A statistical method is called non-parametric if it makes no assumption on the population distribution or sample size.

Here is a simple (applied) tutorial on some nonparmetric models: http://www.r-tutor.com/elementary-statistics/non-parametric-methods

A researcher may decide to use a nonparemtric model vs a parametric model, say, nonparamtric regression vs linear regression, is because the data violates assumptions held by the parametric model. Since you're coming from a ML background, I'll just assume you never learned the typical linear regression model assumptions. Here is a reference: https://statistics.laerd.com/spss-tutorials/linear-regression-using-spss-statistics.php

Violating assumptions can skew your parameter estimates, and ultimately increase the risk of invalid conclusions. A nonparametric model is more robust to outliers, nonlinear relationships, and does not depend on many population distribution assumptions, hence, can provide more trust worthy results when trying to make inferences or predictions.

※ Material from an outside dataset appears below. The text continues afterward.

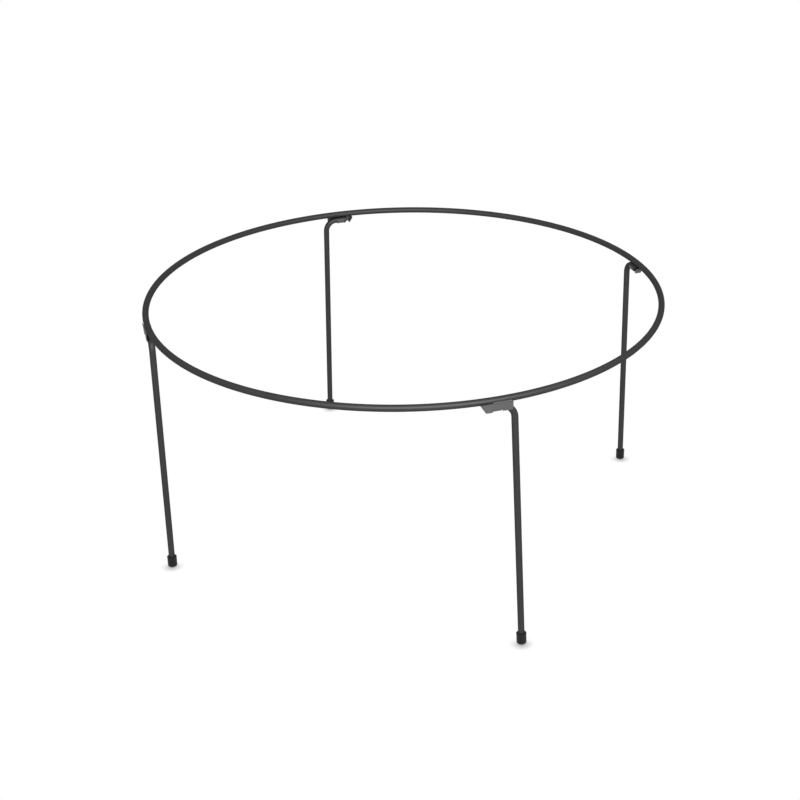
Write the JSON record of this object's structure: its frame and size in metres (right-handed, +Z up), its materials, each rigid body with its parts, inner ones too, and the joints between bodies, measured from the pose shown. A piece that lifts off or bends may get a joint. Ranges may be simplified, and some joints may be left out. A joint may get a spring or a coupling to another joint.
{
  "type": "roundnet stand",
  "caption": "Round steel-tube hoop on inward-folding bent-tube legs with vinyl foot caps: the bare net stand of a roundnet lawn game.",
  "frame": {"origin": "on the floor that the feet stand on, straight below the middle of the hoop", "axes": "+Z is up. Bracket 1 is on +X, with its arm along Y and its leg at the +Y end, and the others follow every quarter turn counter-clockwise seen from above"},
  "size_m": [0.9634, 0.9634, 0.4554],
  "materials": {
    "coated_steel": "satin dark-grey powder coat",
    "coated_weld": "dark-grey powder coat over a rippled weld bead",
    "black_oxide_steel": "black oxide, slightly oily",
    "black_vinyl": "dip-moulded black vinyl, low sheen"
  },
  "bodies": {
    "frame": {"hoop": "coated_steel", "hoop_weld": "coated_weld", "bracket_1": "coated_steel", "bracket_2": "coated_steel", "bracket_3": "coated_steel", "bracket_4": "coated_steel", "bracket_weld_1": "coated_weld", "bracket_weld_2": "coated_weld", "bracket_weld_3": "coated_weld", "bracket_weld_4": "coated_weld"},
    "leg_1": {"leg_1": "coated_steel", "retaining_pin_1": "black_oxide_steel", "foot_cap_1": "black_vinyl"},
    "leg_2": {"leg_2": "coated_steel", "retaining_pin_2": "black_oxide_steel", "foot_cap_2": "black_vinyl"},
    "leg_3": {"leg_3": "coated_steel", "retaining_pin_3": "black_oxide_steel", "foot_cap_3": "black_vinyl"},
    "leg_4": {"leg_4": "coated_steel", "retaining_pin_4": "black_oxide_steel", "foot_cap_4": "black_vinyl"}
  },
  "joints": [
    {"name": "leg_1_fold", "type": "hinge", "parent": "frame", "child": "leg_1", "pos_m": [0.45111, 0, 0.4381], "axis": [0, 1, 0], "range_deg": [0, 92.9]},
    {"name": "leg_2_fold", "type": "hinge", "parent": "frame", "child": "leg_2", "pos_m": [0, 0.45111, 0.4381], "axis": [-1, 0, 0], "range_deg": [0, 92.9]},
    {"name": "leg_3_fold", "type": "hinge", "parent": "frame", "child": "leg_3", "pos_m": [-0.45111, 0, 0.4381], "axis": [0, -1, 0], "range_deg": [0, 92.9]},
    {"name": "leg_4_fold", "type": "hinge", "parent": "frame", "child": "leg_4", "pos_m": [0, -0.45111, 0.4381], "axis": [1, 0, 0], "range_deg": [0, 92.9]}
  ]
}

For a quick tutorial on nonparametric regression, I recommend these slides: http://socserv.socsci.mcmaster.ca/jfox/Courses/Oxford-2005/slides-handout.pdf

• Thanks for the links, I will go through them. One thing though, is how are we supposed to marry this with the "infinite number of parameters" that make up a "non-parametric" model? Thanks Commented Aug 16, 2016 at 18:35
• There's no citation for that "infinite number of parameters" so I cannot comment. I've never seen such a reference to the topic of nonparametric statistical model, so I would need to see a reference before I can provide an answer/interpretation. For now, I would worry about the assumptions to specific models vs a whole field.
– Jon
Commented Aug 16, 2016 at 18:45
• The wikipedia article cited in my question refers to the infinite dimensionality. Literally: "A statistical model is non-parametric if the parameter set is infinite dimensional." What does this mean? This is what I am referring to. Commented Aug 16, 2016 at 19:55
• I know. But Wikipedia does not provide a citation for that statement. Can't trust something without a reference.